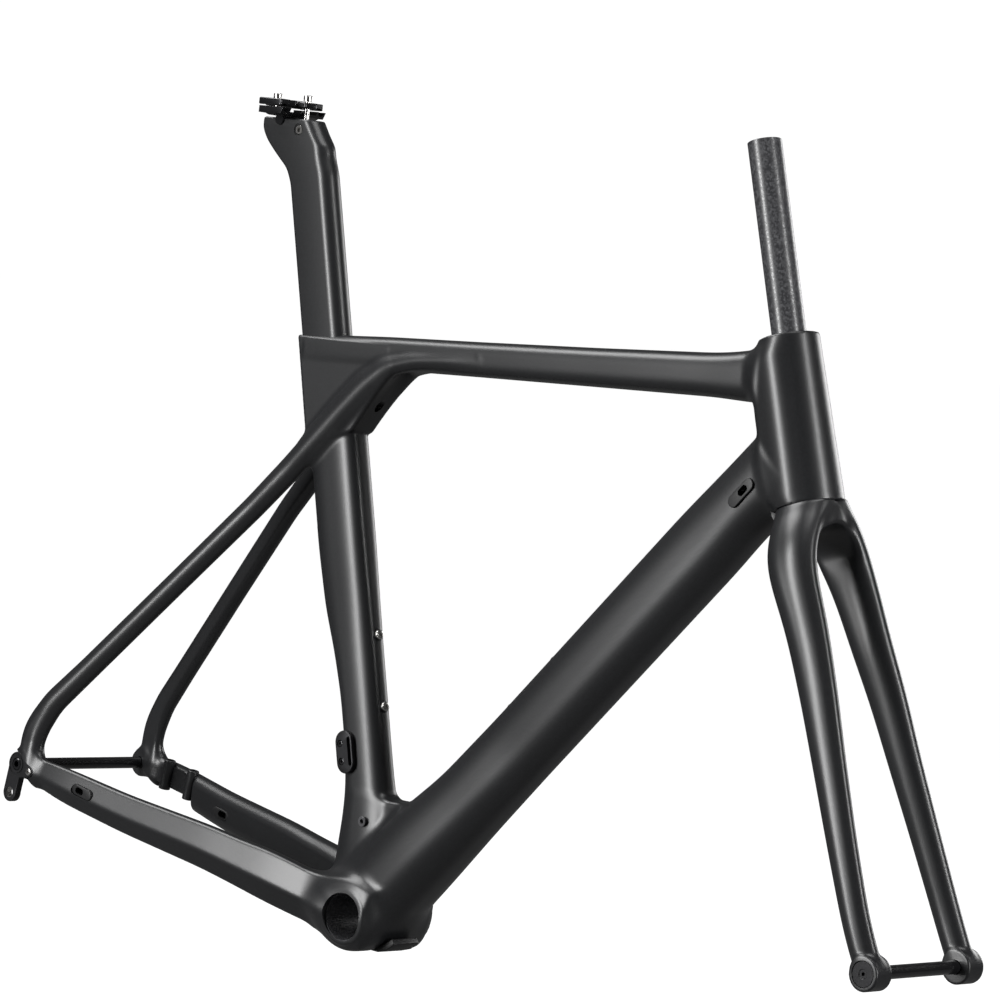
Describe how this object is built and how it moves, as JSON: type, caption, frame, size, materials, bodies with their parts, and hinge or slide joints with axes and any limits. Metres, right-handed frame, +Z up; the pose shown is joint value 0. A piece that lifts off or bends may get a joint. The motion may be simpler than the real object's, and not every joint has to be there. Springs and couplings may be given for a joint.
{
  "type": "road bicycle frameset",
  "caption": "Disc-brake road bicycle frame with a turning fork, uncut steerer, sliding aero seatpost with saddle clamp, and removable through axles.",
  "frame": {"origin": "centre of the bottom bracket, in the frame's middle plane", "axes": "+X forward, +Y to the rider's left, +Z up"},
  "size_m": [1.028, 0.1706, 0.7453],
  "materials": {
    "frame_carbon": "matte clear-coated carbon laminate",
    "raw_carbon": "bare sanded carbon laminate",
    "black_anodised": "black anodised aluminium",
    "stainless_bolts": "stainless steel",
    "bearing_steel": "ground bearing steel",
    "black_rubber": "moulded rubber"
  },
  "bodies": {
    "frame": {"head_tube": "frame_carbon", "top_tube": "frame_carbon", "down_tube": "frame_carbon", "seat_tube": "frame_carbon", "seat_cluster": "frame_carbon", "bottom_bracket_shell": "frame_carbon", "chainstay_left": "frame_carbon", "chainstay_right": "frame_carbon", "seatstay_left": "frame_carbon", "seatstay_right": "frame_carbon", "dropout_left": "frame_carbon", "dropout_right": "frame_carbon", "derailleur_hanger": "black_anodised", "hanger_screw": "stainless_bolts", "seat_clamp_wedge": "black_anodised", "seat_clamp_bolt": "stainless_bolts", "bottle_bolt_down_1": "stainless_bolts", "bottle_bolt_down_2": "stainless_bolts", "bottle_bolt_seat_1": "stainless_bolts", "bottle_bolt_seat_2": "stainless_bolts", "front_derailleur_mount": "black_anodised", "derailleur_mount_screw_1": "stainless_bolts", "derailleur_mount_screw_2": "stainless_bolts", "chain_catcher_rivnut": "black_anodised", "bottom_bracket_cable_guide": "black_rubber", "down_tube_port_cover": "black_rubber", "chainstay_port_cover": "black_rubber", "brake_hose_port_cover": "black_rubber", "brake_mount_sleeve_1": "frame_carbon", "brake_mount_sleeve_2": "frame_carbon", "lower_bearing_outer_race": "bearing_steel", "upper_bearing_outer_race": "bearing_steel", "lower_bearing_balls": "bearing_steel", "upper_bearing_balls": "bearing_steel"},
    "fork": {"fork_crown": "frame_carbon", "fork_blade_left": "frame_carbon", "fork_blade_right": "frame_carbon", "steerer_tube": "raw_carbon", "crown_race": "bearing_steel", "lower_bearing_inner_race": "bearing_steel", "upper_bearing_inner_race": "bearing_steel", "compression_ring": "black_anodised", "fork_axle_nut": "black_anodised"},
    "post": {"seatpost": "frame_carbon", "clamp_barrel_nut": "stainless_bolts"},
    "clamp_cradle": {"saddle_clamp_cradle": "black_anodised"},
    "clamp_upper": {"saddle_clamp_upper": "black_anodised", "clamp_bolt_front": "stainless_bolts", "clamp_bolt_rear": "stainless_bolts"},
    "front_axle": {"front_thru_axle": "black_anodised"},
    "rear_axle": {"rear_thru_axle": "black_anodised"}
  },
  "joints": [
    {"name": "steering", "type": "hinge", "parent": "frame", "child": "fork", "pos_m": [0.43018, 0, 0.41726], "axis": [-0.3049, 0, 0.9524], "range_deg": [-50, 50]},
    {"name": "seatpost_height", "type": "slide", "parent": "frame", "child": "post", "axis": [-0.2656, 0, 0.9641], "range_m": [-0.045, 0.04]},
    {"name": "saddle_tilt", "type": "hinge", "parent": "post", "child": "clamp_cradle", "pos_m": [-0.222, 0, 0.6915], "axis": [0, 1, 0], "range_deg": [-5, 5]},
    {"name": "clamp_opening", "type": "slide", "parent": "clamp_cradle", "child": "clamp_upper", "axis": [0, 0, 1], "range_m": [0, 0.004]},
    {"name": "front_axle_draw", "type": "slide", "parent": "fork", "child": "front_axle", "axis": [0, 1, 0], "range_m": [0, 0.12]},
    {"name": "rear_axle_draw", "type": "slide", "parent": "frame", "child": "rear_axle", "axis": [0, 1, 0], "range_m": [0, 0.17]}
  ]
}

++++++++++++++++++++

Quote each line above in full, word for word.

◆ **Task result**
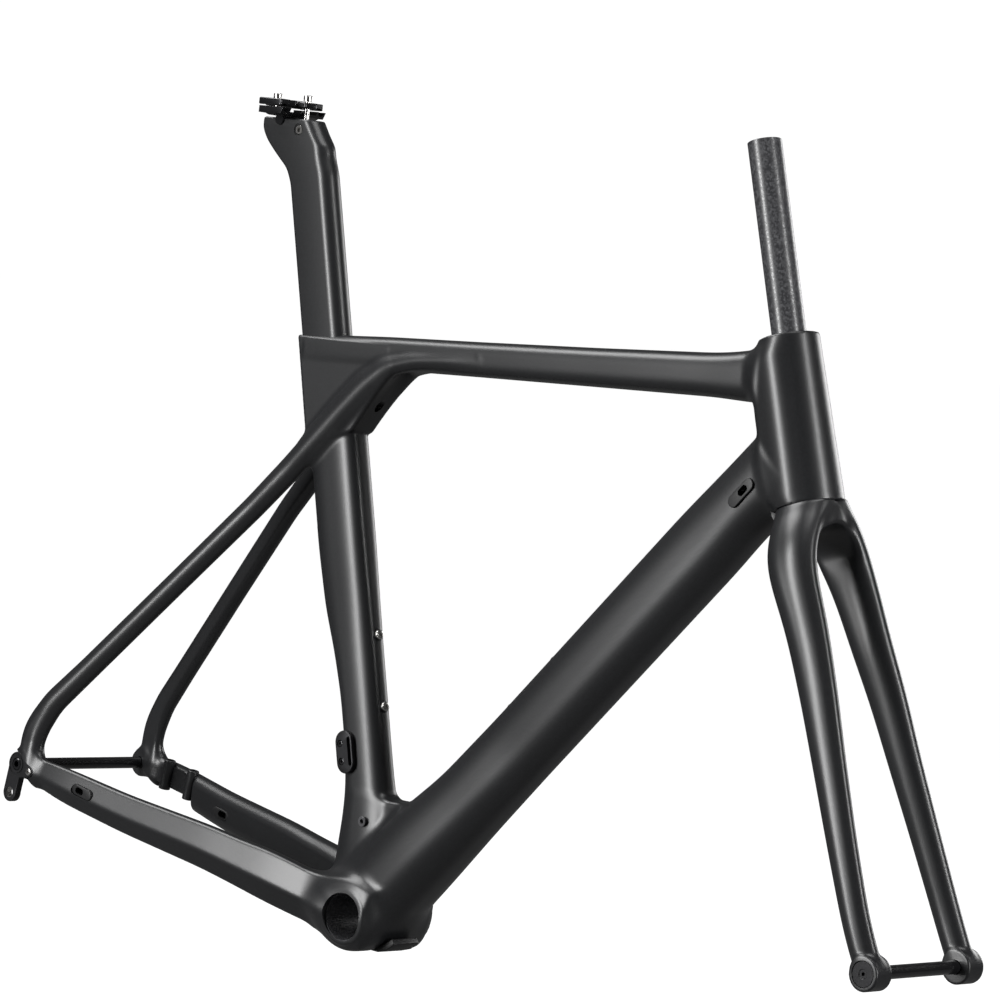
Describe how this object is built and how it moves, as JSON: type, caption, frame, size, materials, bodies with their parts, and hinge or slide joints with axes and any limits. Metres, right-handed frame, +Z up; the pose shown is joint value 0. A piece that lifts off or bends may get a joint. The motion may be simpler than the real object's, and not every joint has to be there. Springs and couplings may be given for a joint.
{
  "type": "road bicycle frameset",
  "caption": "Disc-brake road bicycle frame with a turning fork, uncut steerer, sliding aero seatpost with saddle clamp, and removable through axles.",
  "frame": {"origin": "centre of the bottom bracket, in the frame's middle plane", "axes": "+X forward, +Y to the rider's left, +Z up"},
  "size_m": [1.028, 0.1706, 0.7453],
  "materials": {
    "frame_carbon": "matte clear-coated carbon laminate",
    "raw_carbon": "bare sanded carbon laminate",
    "black_anodised": "black anodised aluminium",
    "stainless_bolts": "stainless steel",
    "bearing_steel": "ground bearing steel",
    "black_rubber": "moulded rubber"
  },
  "bodies": {
    "frame": {"head_tube": "frame_carbon", "top_tube": "frame_carbon", "down_tube": "frame_carbon", "seat_tube": "frame_carbon", "seat_cluster": "frame_carbon", "bottom_bracket_shell": "frame_carbon", "chainstay_left": "frame_carbon", "chainstay_right": "frame_carbon", "seatstay_left": "frame_carbon", "seatstay_right": "frame_carbon", "dropout_left": "frame_carbon", "dropout_right": "frame_carbon", "derailleur_hanger": "black_anodised", "hanger_screw": "stainless_bolts", "seat_clamp_wedge": "black_anodised", "seat_clamp_bolt": "stainless_bolts", "bottle_bolt_down_1": "stainless_bolts", "bottle_bolt_down_2": "stainless_bolts", "bottle_bolt_seat_1": "stainless_bolts", "bottle_bolt_seat_2": "stainless_bolts", "front_derailleur_mount": "black_anodised", "derailleur_mount_screw_1": "stainless_bolts", "derailleur_mount_screw_2": "stainless_bolts", "chain_catcher_rivnut": "black_anodised", "bottom_bracket_cable_guide": "black_rubber", "down_tube_port_cover": "black_rubber", "chainstay_port_cover": "black_rubber", "brake_hose_port_cover": "black_rubber", "brake_mount_sleeve_1": "frame_carbon", "brake_mount_sleeve_2": "frame_carbon", "lower_bearing_outer_race": "bearing_steel", "upper_bearing_outer_race": "bearing_steel", "lower_bearing_balls": "bearing_steel", "upper_bearing_balls": "bearing_steel"},
    "fork": {"fork_crown": "frame_carbon", "fork_blade_left": "frame_carbon", "fork_blade_right": "frame_carbon", "steerer_tube": "raw_carbon", "crown_race": "bearing_steel", "lower_bearing_inner_race": "bearing_steel", "upper_bearing_inner_race": "bearing_steel", "compression_ring": "black_anodised", "fork_axle_nut": "black_anodised"},
    "post": {"seatpost": "frame_carbon", "clamp_barrel_nut": "stainless_bolts"},
    "clamp_cradle": {"saddle_clamp_cradle": "black_anodised"},
    "clamp_upper": {"saddle_clamp_upper": "black_anodised", "clamp_bolt_front": "stainless_bolts", "clamp_bolt_rear": "stainless_bolts"},
    "front_axle": {"front_thru_axle": "black_anodised"},
    "rear_axle": {"rear_thru_axle": "black_anodised"}
  },
  "joints": [
    {"name": "steering", "type": "hinge", "parent": "frame", "child": "fork", "pos_m": [0.43018, 0, 0.41726], "axis": [-0.3049, 0, 0.9524], "range_deg": [-50, 50]},
    {"name": "seatpost_height", "type": "slide", "parent": "frame", "child": "post", "axis": [-0.2656, 0, 0.9641], "range_m": [-0.045, 0.04]},
    {"name": "saddle_tilt", "type": "hinge", "parent": "post", "child": "clamp_cradle", "pos_m": [-0.222, 0, 0.6915], "axis": [0, 1, 0], "range_deg": [-5, 5]},
    {"name": "clamp_opening", "type": "slide", "parent": "clamp_cradle", "child": "clamp_upper", "axis": [0, 0, 1], "range_m": [0, 0.004]},
    {"name": "front_axle_draw", "type": "slide", "parent": "fork", "child": "front_axle", "axis": [0, 1, 0], "range_m": [0, 0.12]},
    {"name": "rear_axle_draw", "type": "slide", "parent": "frame", "child": "rear_axle", "axis": [0, 1, 0], "range_m": [0, 0.17]}
  ]
}